↓↓↓

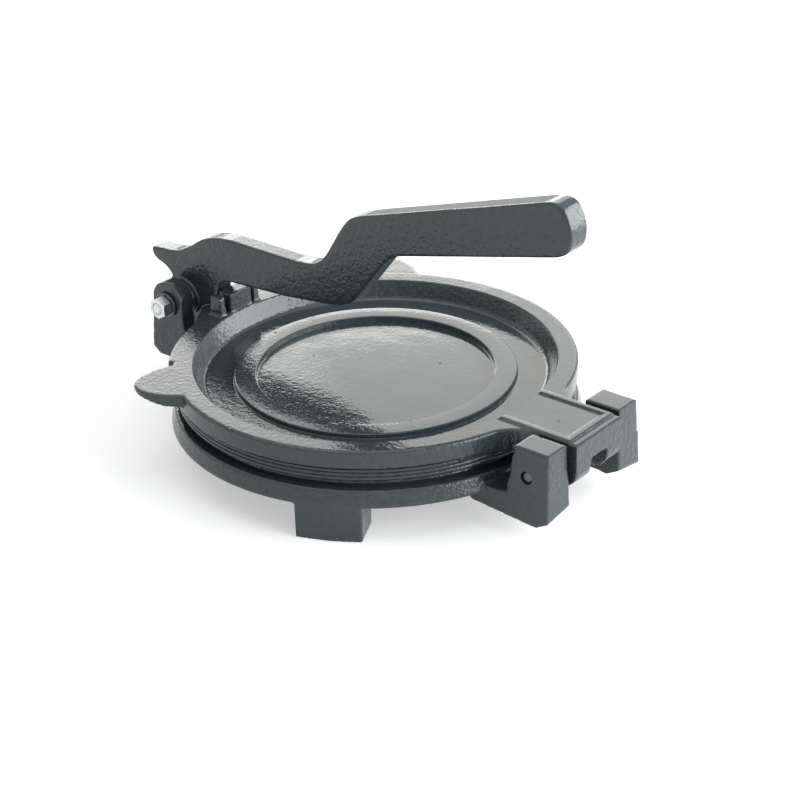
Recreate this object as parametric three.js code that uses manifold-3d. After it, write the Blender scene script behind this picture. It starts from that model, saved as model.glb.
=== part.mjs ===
// Poori press: two round cast-iron plates on a hinge, closed by a long cast lever.
// Millimetres, +Z up, +X from the lever's pivot to the hinge of the plates.
// The origin is on the table, under the middle of the whole press.

import * as THREE from 'three';
import { mergeVertices } from 'three/addons/utils/BufferGeometryUtils.js';
import Module from 'manifold-3d';

const wasm = await Module();
wasm.setup();

// Overall layout
const LENGTH = 312; // from the tip of the lever's tail to the end of the hinge arm
const DISC_X = 8.5; // common axis of the two plates
const PIVOT_X = -130.5; // axis of the lever's bolt
const PIVOT_Z = 50.7;
const EAR_CENTRE_Z = 52.2; // centre of the round tops of the ears and of the lever's hub
const HINGE_X = 139.5; // axis of the hinge pin
const HINGE_Z = 36.5;
const AROUND = 80; // facets round a plate
const BORE_REACH = 60; // half length of the bars that cut the bores
const GAP = 0.3; // air between pieces that touch on the real press

// Base casting
const BASE_FACE_Z = 34.3;
const BASE_FACE_R = 102.8;
const BASE_FLANGE_Z = 28.8;
const BASE_FLANGE_R = 110;
const BASE_FOOT_R = 112.5;
const BASE_SKIRT_Z = 19.3;
const BASE_WALL = 5.8;
const BASE_PLATE_T = 6;
const FOOT_ANGLES = [-63, 63, 180];
const FOOT_WIDTH = 35;
const FOOT_DEPTH = 24;

// Ears of the base that carry the hinge pin
const HINGE_EAR_IN = 23;
const HINGE_EAR_OUT = 38.8;
const HINGE_EAR_TOP = 51.9;
const HINGE_EAR_DRAFT = 0.065; // how far each face leans out for each millimetre down
const HINGE_SLOT_DRAFT = 0.045;
const HINGE_EAR_LIFT = 3; // how much higher the ear ends on its inner side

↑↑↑

Set problem:
Write down again the exact lines running from the beginning of the data to the line containing "wasm.setup();", with both ends included.

Completed task:
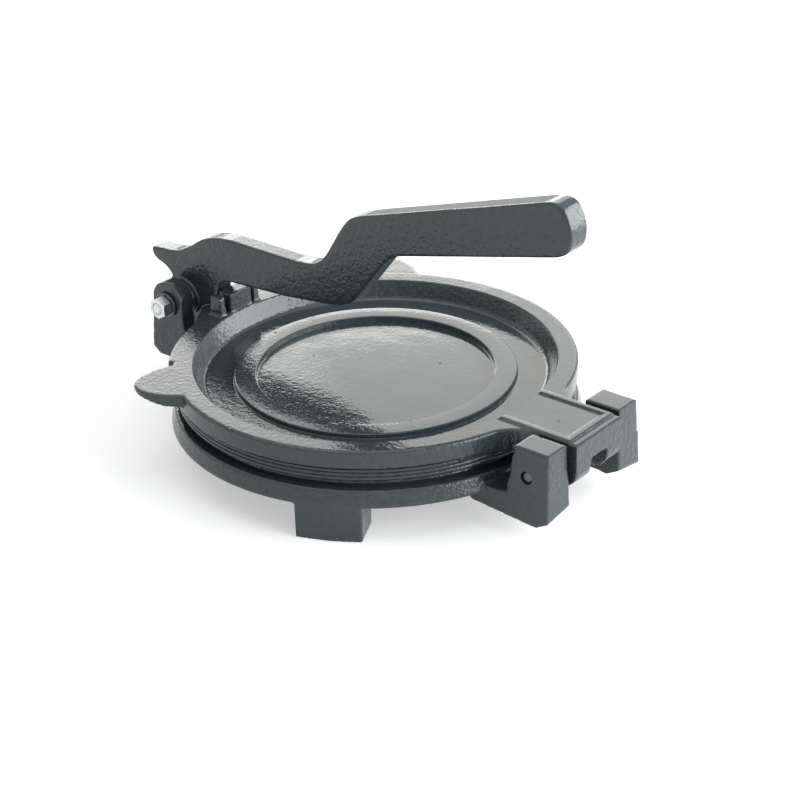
Recreate this object as parametric three.js code that uses manifold-3d. After it, write the Blender scene script behind this picture. It starts from that model, saved as model.glb.
=== part.mjs ===
// Poori press: two round cast-iron plates on a hinge, closed by a long cast lever.
// Millimetres, +Z up, +X from the lever's pivot to the hinge of the plates.
// The origin is on the table, under the middle of the whole press.

import * as THREE from 'three';
import { mergeVertices } from 'three/addons/utils/BufferGeometryUtils.js';
import Module from 'manifold-3d';

const wasm = await Module();
wasm.setup();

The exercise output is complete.